Florida and Vanderbilt, specifically, continue to have strong pitching. This season, it seems like the Tigers will be on par with the other great SEC rotations.
Sophomore right-hander Ma’Khail Hilliard and senior right-hander Caleb Gilbert are strong arms that aren’t in the weekend rotation that could make up a powerful bullpen potentially being length-pitchers, taking up innings until closing junior right-hander Todd Peterson gets the call.
Another freshman will be in this weekend’s rotation —. Hill was the 2018 Gatorade Player of the Year in Arkansas and posted a dominant earned run average as a senior — 0.5.

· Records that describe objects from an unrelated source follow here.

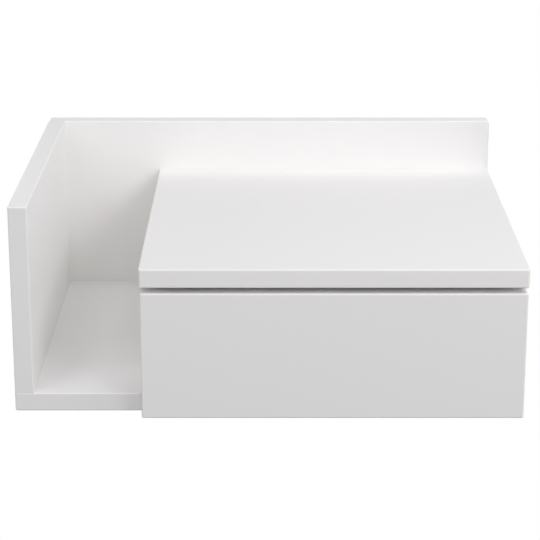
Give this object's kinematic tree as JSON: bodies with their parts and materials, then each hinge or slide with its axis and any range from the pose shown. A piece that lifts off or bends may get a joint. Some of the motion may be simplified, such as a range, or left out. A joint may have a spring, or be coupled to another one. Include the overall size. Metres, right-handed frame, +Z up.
{
  "type": "floating nightstand",
  "caption": "Wall-hung bedside cabinet with a tall back, an open compartment at the left and a drawer on ball-bearing runners under a lower top board.",
  "frame": {"origin": "middle of the back panel's rear face, which lies on the wall", "axes": "+X to the viewer's right along the wall, +Y back into the wall, +Z up; the drawer opens towards -Y"},
  "size_m": [0.4, 0.32, 0.167],
  "materials": {
    "lacquer": "satin white lacquer on fibreboard",
    "drawer_box": "white laminate on chipboard",
    "hardboard": "white-faced hardboard",
    "zinc_steel": "bright zinc-plated sheet steel",
    "cast_zinc": "raw zinc casting",
    "screw_steel": "zinc-plated screw steel",
    "soft_pad": "clear soft plastic pad"
  },
  "bodies": {
    "cabinet": {"back_panel": "lacquer", "bottom_board": "lacquer", "left_side_panel": "lacquer", "divider_panel": "lacquer", "right_side_panel": "lacquer", "top_board": "lacquer", "left_runner_case_member": "zinc_steel", "right_runner_case_member": "zinc_steel", "left_runner_case_front_screw": "screw_steel", "left_runner_case_rear_screw": "screw_steel", "right_runner_case_front_screw": "screw_steel", "right_runner_case_rear_screw": "screw_steel", "divider_front_cam": "cast_zinc", "divider_rear_cam": "cast_zinc", "right_side_front_cam": "cast_zinc", "right_side_rear_cam": "cast_zinc", "divider_front_cam_bolt": "screw_steel", "divider_rear_cam_bolt": "screw_steel", "right_side_front_cam_bolt": "screw_steel", "right_side_rear_cam_bolt": "screw_steel", "bottom_to_left_side_front_screw": "screw_steel", "bottom_to_left_side_rear_screw": "screw_steel", "bottom_to_divider_front_screw": "screw_steel", "bottom_to_divider_rear_screw": "screw_steel", "bottom_to_right_side_front_screw": "screw_steel", "bottom_to_right_side_rear_screw": "screw_steel", "back_to_left_side_low_screw": "screw_steel", "back_to_left_side_high_screw": "screw_steel", "back_to_bottom_left_screw": "screw_steel", "back_to_bottom_middle_screw": "screw_steel", "back_to_bottom_right_screw": "screw_steel", "back_to_top_left_screw": "screw_steel", "back_to_top_right_screw": "screw_steel", "back_to_divider_screw": "screw_steel", "back_to_right_side_screw": "screw_steel", "left_hanger": "zinc_steel", "right_hanger": "zinc_steel", "left_hanger_upper_screw": "screw_steel", "left_hanger_lower_screw": "screw_steel", "right_hanger_upper_screw": "screw_steel", "right_hanger_lower_screw": "screw_steel"},
    "drawer": {"drawer_front": "lacquer", "drawer_left_side": "drawer_box", "drawer_right_side": "drawer_box", "drawer_inner_front": "drawer_box", "drawer_back": "drawer_box", "drawer_floor": "hardboard", "drawer_front_left_screw": "screw_steel", "drawer_front_right_screw": "screw_steel", "left_bumper": "soft_pad", "right_bumper": "soft_pad", "left_runner_drawer_member": "zinc_steel", "right_runner_drawer_member": "zinc_steel", "left_runner_drawer_front_screw": "screw_steel", "left_runner_drawer_rear_screw": "screw_steel", "right_runner_drawer_front_screw": "screw_steel", "right_runner_drawer_rear_screw": "screw_steel"},
    "left_ball_cage": {"left_runner_ball_cage": "zinc_steel"},
    "right_ball_cage": {"right_runner_ball_cage": "zinc_steel"}
  },
  "joints": [
    {"name": "drawer_slide", "type": "slide", "parent": "cabinet", "child": "drawer", "axis": [0, -1, 0], "range_m": [0, 0.18]},
    {"name": "left_cage_slide", "type": "slide", "parent": "cabinet", "child": "left_ball_cage", "axis": [0, -1, 0], "range_m": [0, 0.09]},
    {"name": "right_cage_slide", "type": "slide", "parent": "cabinet", "child": "right_ball_cage", "axis": [0, -1, 0], "range_m": [0, 0.09]}
  ],
  "couplings": [
    {"joint": "left_cage_slide", "follows": "drawer_slide", "ratio": 0.5},
    {"joint": "right_cage_slide", "follows": "drawer_slide", "ratio": 0.5}
  ]
}
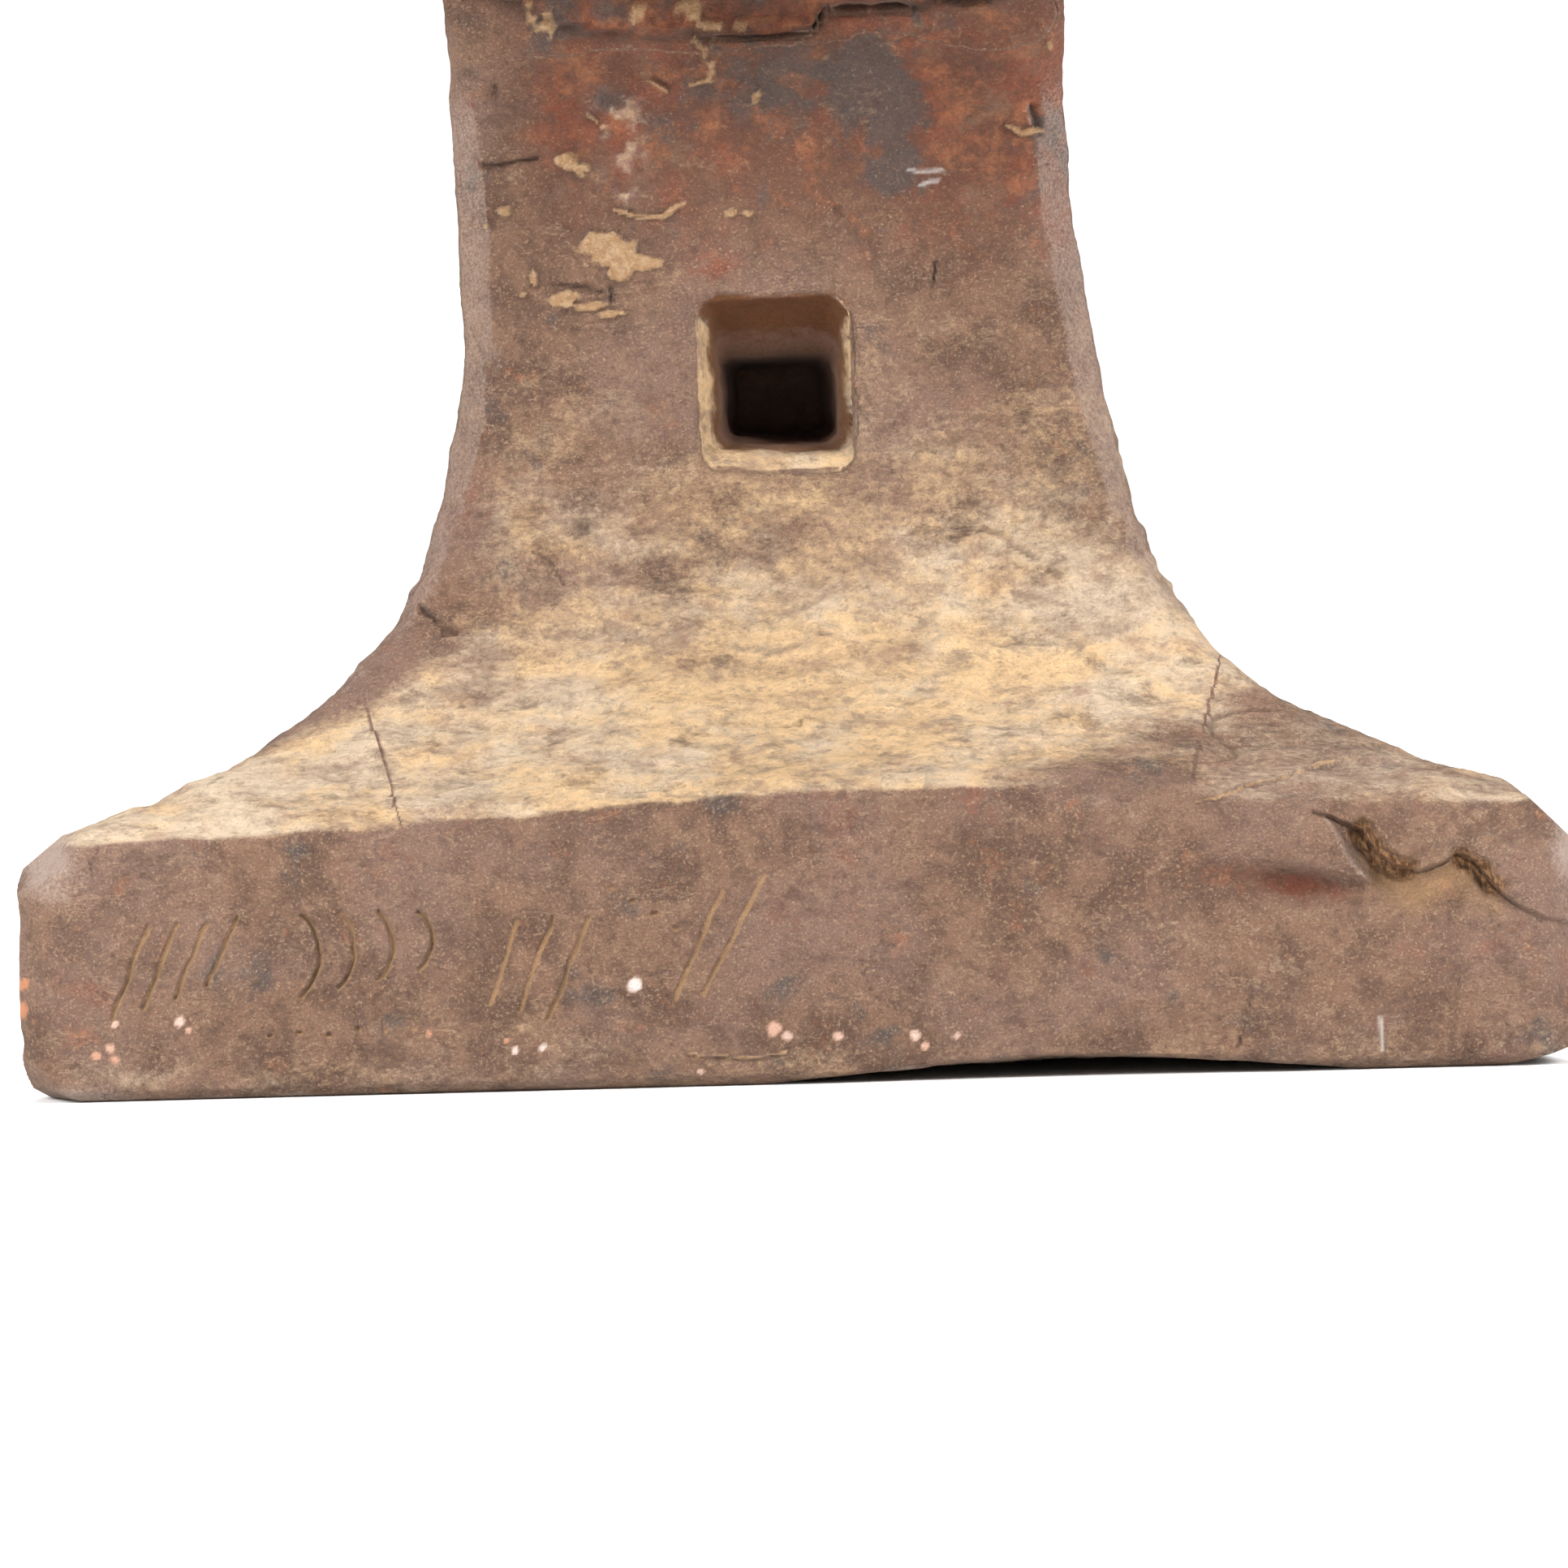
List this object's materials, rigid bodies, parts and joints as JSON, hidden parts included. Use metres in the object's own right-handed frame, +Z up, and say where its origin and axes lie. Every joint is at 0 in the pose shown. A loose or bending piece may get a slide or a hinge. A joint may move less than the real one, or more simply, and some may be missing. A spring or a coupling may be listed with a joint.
{
  "type": "anvil",
  "caption": "Smith's anvil of the London pattern: forged wrought iron with a steel face, table, round horn, hardy and pritchel holes and a spread foot.",
  "frame": {"origin": "middle of the foot's underside", "axes": "+Z up to the working face, +Y from the horn towards the heel, +X to the right seen from the horn"},
  "size_m": [0.2334, 0.6498, 0.275],
  "materials": {
    "wrought_iron": "rusted and dusty, hammer-forged",
    "face_steel": "worn, thinly rusted"
  },
  "bodies": {
    "root": {"core_block": "wrought_iron", "horn": "wrought_iron", "heel": "wrought_iron", "front_left_foot_corner": "wrought_iron", "front_right_foot_corner": "wrought_iron", "rear_left_foot_corner": "wrought_iron", "rear_right_foot_corner": "wrought_iron", "face_plate": "face_steel"}
  },
  "joints": []
}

Walker was expected to start Sunday, but Mainieri had to make some changes for the weekend.
Mainieri said Hess experienced a slight groin injury putting him a week behind, and Walker is also a little behind, so they won’t be expected to go deep in the game. He didn’t want two major bullpen games in the first weekend.

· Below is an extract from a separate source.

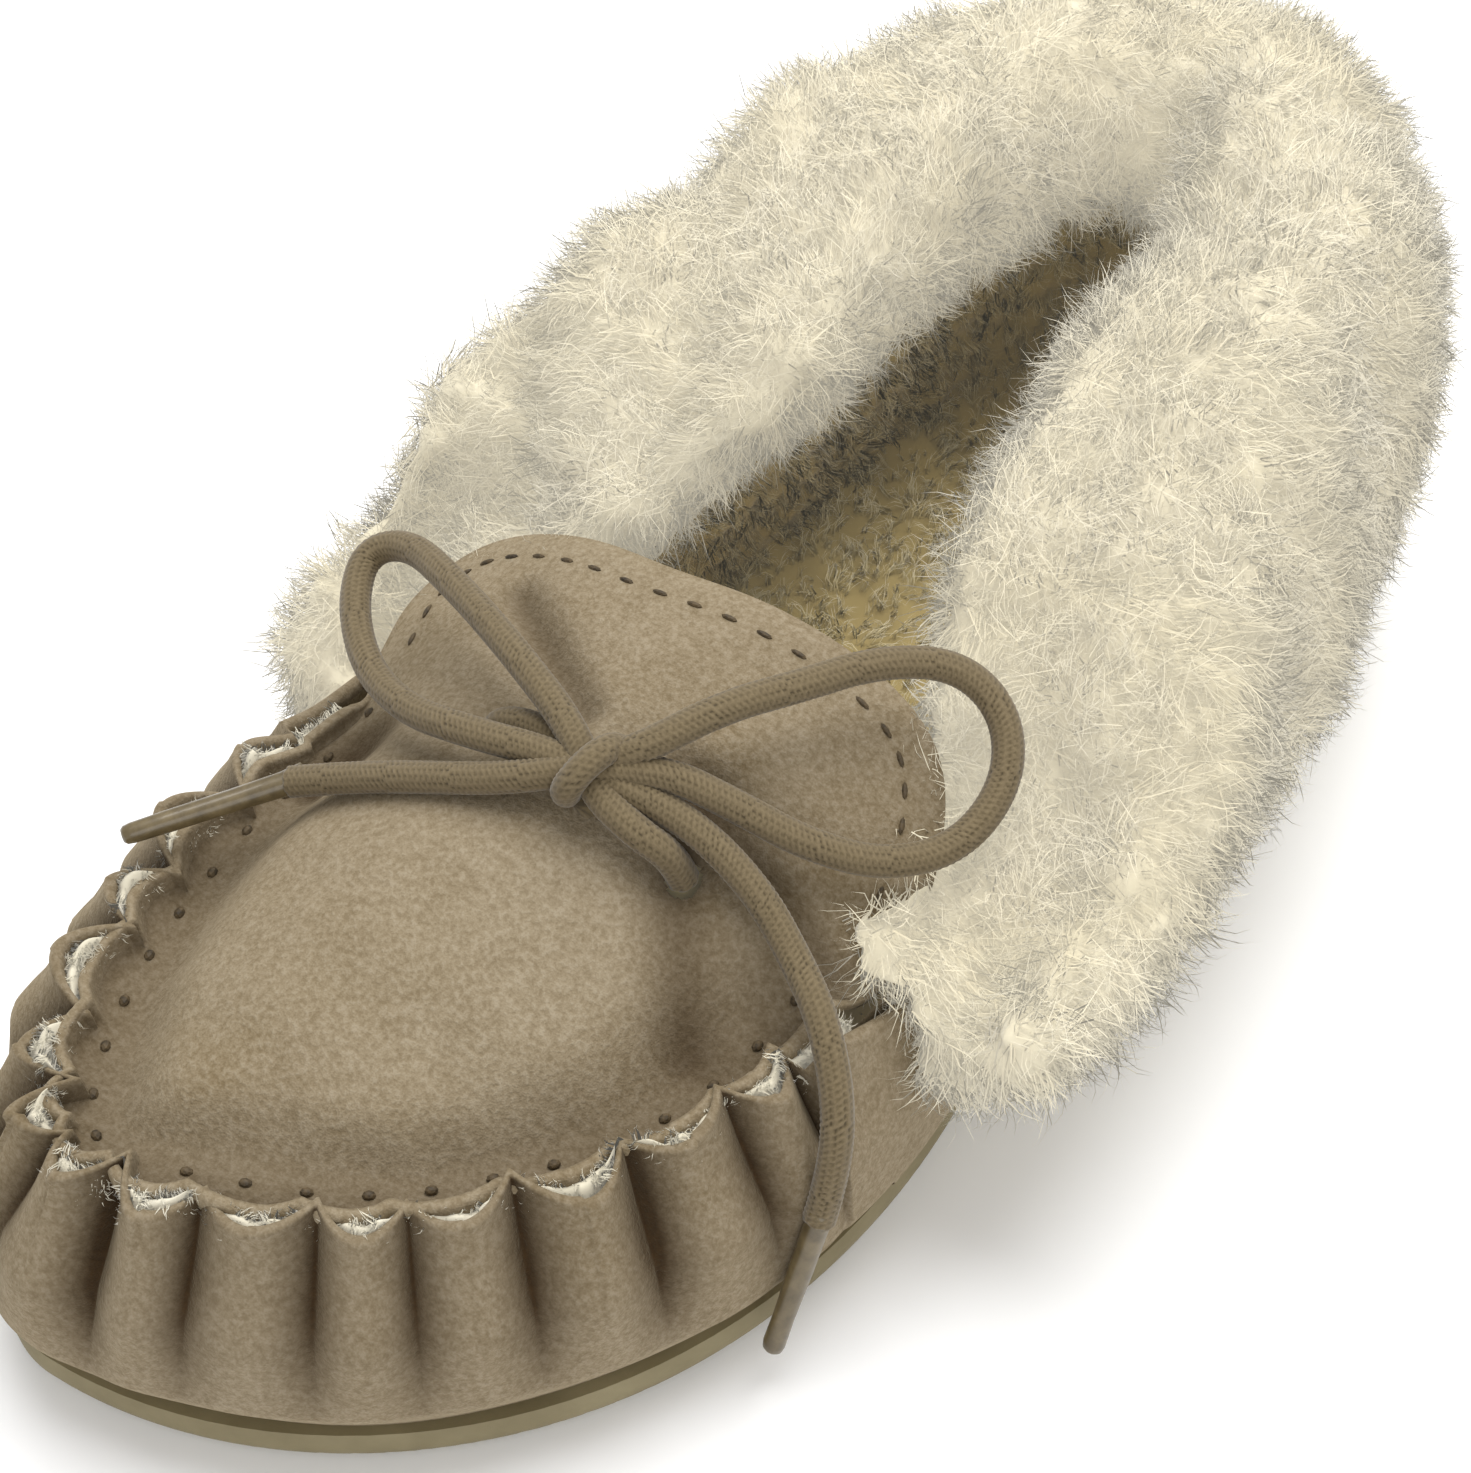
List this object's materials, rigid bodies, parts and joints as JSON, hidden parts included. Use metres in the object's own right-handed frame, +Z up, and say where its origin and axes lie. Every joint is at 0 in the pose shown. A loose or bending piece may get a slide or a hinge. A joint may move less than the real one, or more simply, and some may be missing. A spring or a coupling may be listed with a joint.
{
  "type": "moccasin slipper",
  "caption": "Suede moccasin slipper with a gathered toe seam, turned-down sheepskin collar, tied lace bow on a lifting tongue and a thin rubber sole.",
  "frame": {"origin": "on the floor, under the middle of the shoe's outer box, measured without the lace", "axes": "+Y towards the heel, toe towards -Y, +X towards the outer (little toe) side of this left shoe, +Z up"},
  "size_m": [0.1388, 0.2572, 0.084],
  "materials": {
    "outsole_rubber": "matte moulded rubber",
    "fibreboard": "matte",
    "foam": "matte",
    "fleece": "dense soft sheepskin pile",
    "collar_wool": "long soft sheepskin pile",
    "suede": "napped suede",
    "stiffener_fibre": "matte",
    "lace_braid": "round braided cord",
    "aglet_film": "shrunk film, semi-matte"
  },
  "bodies": {
    "shoe": {"outsole": "outsole_rubber", "insole_board": "fibreboard", "cushion_pad": "foam", "sock_fleece": "fleece", "gathered_wall": "suede", "quarter_outer": "suede", "quarter_inner": "suede", "heel_stiffener": "stiffener_fibre", "toe_fleece": "fleece", "quarter_fleece_outer": "fleece", "quarter_fleece_inner": "fleece", "apron": "suede", "apron_fleece": "fleece", "ridge_fleece": "fleece", "cuff_outer": "collar_wool", "cuff_inner": "collar_wool", "lace_knot": "lace_braid", "lace_end_left": "lace_braid", "lace_end_right": "lace_braid", "lace_leg_left": "lace_braid", "lace_leg_right": "lace_braid", "aglet_left": "aglet_film", "aglet_right": "aglet_film"},
    "tongue_flap": {"tongue": "suede", "tongue_fleece": "fleece", "lace_loop_left": "lace_braid", "lace_loop_right": "lace_braid"}
  },
  "joints": [
    {"name": "tongue_lift", "type": "hinge", "parent": "shoe", "child": "tongue_flap", "pos_m": [-0.00116, -0.04041, 0.057], "axis": [1, 0, 0], "range_deg": [0, 15]}
  ]
}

Both Marceaux and Hill will have the opportunity to pitch five or six innings this weekend with an 80 to 90 pitch limit Mainieri said.
The rotation for the weekend is set, and the lineup is to be expected with junior Josh Smith leading off playing shortstop and senior Brandt Broussard batting behind Smith playing second base. Senior Antoine Duplantis retains his role in right field hitting third, giving the Tigers a left-right-left lineup to begin. Sophomore Daniel Cabrera will hit clean-up and play left field after leading the Tigers with eight home runs last year.
Junior Zach Watson will keep break up the two left-handed bats in a row to hit fifth and play centerfield.
Sophomore catcher Saul Garza hits sixth and looks to bring his power to the SEC as a designated hitter as he recovers from a knee injury.
Freshman Drew Bianco won the first base battle between the four freshmen and will hit seventh. Sophomore Brock Mathis has been hitting balls off of the new scoreboard in Alex Box during scrimmages. He assumes the eighth spot in the lineup and will take up catching duties. Ending the order and looking to flip the lineup is sophomore Hal Hughes who plays the hot corner.
With the logistics for the weekend set, the Tigers are focused on facing ULM Friday at 7 p.m LSU expects to play like the No. 1-ranked team they are and get past this weekend, but the motto is still the same for the Tigers, “one game at a time.”